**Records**

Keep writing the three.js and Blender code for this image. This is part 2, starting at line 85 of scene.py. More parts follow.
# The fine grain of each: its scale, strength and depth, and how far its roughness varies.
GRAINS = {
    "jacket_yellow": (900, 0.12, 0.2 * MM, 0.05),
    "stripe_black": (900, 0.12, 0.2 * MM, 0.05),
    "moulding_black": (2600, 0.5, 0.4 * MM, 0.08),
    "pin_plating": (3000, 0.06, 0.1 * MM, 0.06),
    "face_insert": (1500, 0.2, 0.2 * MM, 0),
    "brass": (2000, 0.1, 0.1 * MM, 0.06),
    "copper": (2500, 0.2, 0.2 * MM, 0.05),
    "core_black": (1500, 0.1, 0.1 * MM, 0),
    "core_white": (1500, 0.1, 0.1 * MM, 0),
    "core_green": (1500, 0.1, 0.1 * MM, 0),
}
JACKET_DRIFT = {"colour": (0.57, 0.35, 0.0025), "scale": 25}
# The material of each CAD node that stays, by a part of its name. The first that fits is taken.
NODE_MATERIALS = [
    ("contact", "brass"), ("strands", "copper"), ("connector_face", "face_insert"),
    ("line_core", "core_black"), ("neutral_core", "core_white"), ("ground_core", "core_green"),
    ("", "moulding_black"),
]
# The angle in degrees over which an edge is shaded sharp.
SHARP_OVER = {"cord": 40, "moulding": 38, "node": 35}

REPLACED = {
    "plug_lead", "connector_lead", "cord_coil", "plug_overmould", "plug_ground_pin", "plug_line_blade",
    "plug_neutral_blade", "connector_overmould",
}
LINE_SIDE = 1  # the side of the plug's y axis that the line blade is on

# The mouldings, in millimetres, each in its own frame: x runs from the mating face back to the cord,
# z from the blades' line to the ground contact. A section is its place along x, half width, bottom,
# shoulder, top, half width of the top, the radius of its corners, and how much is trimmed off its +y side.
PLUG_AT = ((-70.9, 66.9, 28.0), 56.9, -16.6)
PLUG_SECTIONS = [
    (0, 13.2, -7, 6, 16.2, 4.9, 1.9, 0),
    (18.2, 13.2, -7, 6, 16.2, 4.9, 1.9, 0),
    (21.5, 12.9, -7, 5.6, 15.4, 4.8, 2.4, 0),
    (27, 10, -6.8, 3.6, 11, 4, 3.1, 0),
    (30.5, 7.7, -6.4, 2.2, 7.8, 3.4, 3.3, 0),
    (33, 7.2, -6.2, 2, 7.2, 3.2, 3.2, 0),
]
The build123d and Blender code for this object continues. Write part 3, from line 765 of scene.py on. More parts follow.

**Do this**
Write every record out again, unaltered.

**Response to the exercise**
Keep writing the three.js and Blender code for this image. This is part 2, starting at line 85 of scene.py. More parts follow.
# The fine grain of each: its scale, strength and depth, and how far its roughness varies.
GRAINS = {
    "jacket_yellow": (900, 0.12, 0.2 * MM, 0.05),
    "stripe_black": (900, 0.12, 0.2 * MM, 0.05),
    "moulding_black": (2600, 0.5, 0.4 * MM, 0.08),
    "pin_plating": (3000, 0.06, 0.1 * MM, 0.06),
    "face_insert": (1500, 0.2, 0.2 * MM, 0),
    "brass": (2000, 0.1, 0.1 * MM, 0.06),
    "copper": (2500, 0.2, 0.2 * MM, 0.05),
    "core_black": (1500, 0.1, 0.1 * MM, 0),
    "core_white": (1500, 0.1, 0.1 * MM, 0),
    "core_green": (1500, 0.1, 0.1 * MM, 0),
}
JACKET_DRIFT = {"colour": (0.57, 0.35, 0.0025), "scale": 25}
# The material of each CAD node that stays, by a part of its name. The first that fits is taken.
NODE_MATERIALS = [
    ("contact", "brass"), ("strands", "copper"), ("connector_face", "face_insert"),
    ("line_core", "core_black"), ("neutral_core", "core_white"), ("ground_core", "core_green"),
    ("", "moulding_black"),
]
# The angle in degrees over which an edge is shaded sharp.
SHARP_OVER = {"cord": 40, "moulding": 38, "node": 35}

REPLACED = {
    "plug_lead", "connector_lead", "cord_coil", "plug_overmould", "plug_ground_pin", "plug_line_blade",
    "plug_neutral_blade", "connector_overmould",
}
LINE_SIDE = 1  # the side of the plug's y axis that the line blade is on

# The mouldings, in millimetres, each in its own frame: x runs from the mating face back to the cord,
# z from the blades' line to the ground contact. A section is its place along x, half width, bottom,
# shoulder, top, half width of the top, the radius of its corners, and how much is trimmed off its +y side.
PLUG_AT = ((-70.9, 66.9, 28.0), 56.9, -16.6)
PLUG_SECTIONS = [
    (0, 13.2, -7, 6, 16.2, 4.9, 1.9, 0),
    (18.2, 13.2, -7, 6, 16.2, 4.9, 1.9, 0),
    (21.5, 12.9, -7, 5.6, 15.4, 4.8, 2.4, 0),
    (27, 10, -6.8, 3.6, 11, 4, 3.1, 0),
    (30.5, 7.7, -6.4, 2.2, 7.8, 3.4, 3.3, 0),
    (33, 7.2, -6.2, 2, 7.2, 3.2, 3.2, 0),
]
The build123d and Blender code for this object continues. Write part 3, from line 765 of scene.py on. More parts follow.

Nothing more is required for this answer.